In Christian tradition, Mary, who gave life to The One, sits to the left of God and is often portrayed with a heart. Jesus, who gave life to many, sits to the right.

Left is associated with our personal truth, while right is associated with how we convey that truth to others. Left is our internalness, right our outward actions.

But I fear we have lost our direction—we have lost the separateness and relationship of left and right. We have come to the critical misunderstanding that our lefts make us right—that our beliefs, our ideology, our intelligence make us correct, correct enough to act wrong. That our internal beliefs are so right they justify propagating hate. That our political ideology is so right we are given leave to degrade others. That our intellect is so right we are empowered to bully.

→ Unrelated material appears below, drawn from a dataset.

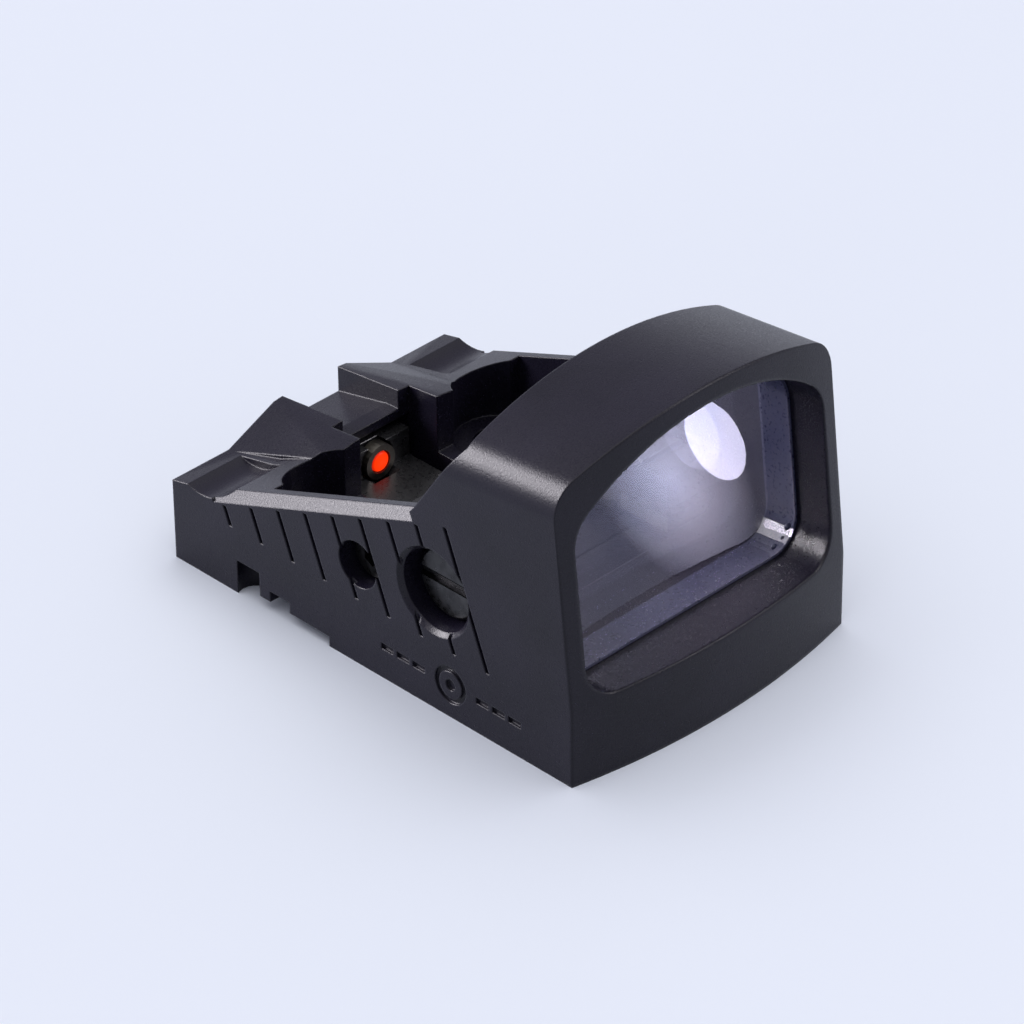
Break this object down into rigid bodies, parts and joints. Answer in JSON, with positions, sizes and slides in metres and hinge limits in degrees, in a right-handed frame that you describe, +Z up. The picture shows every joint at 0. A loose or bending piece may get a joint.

Martin Luther King Jr. could have been Muslim and led the same right actions. Muhammad Ali could have been Christian and led the same right actions. Both brought honor to their left, their internal why, because of their right, their actions. Their beliefs informed their actions, but a belief, on its own, is not right. That is not a judgment statement on a particular belief, but because right is how we portray our belief to our community.

And that is where we have made wrong a turn. We argue over family dinners, propagate ignorance and hate on social media, because we are confusing our left from our right. Entire industries are enriched by feeding our left to believe it is right enough to justify wrong.

So my right is to find teachers to knot red yarn ’round my wrist and besties to yell compass points from the back seat to ensure I know my left from right. If I can finally learn, we all can.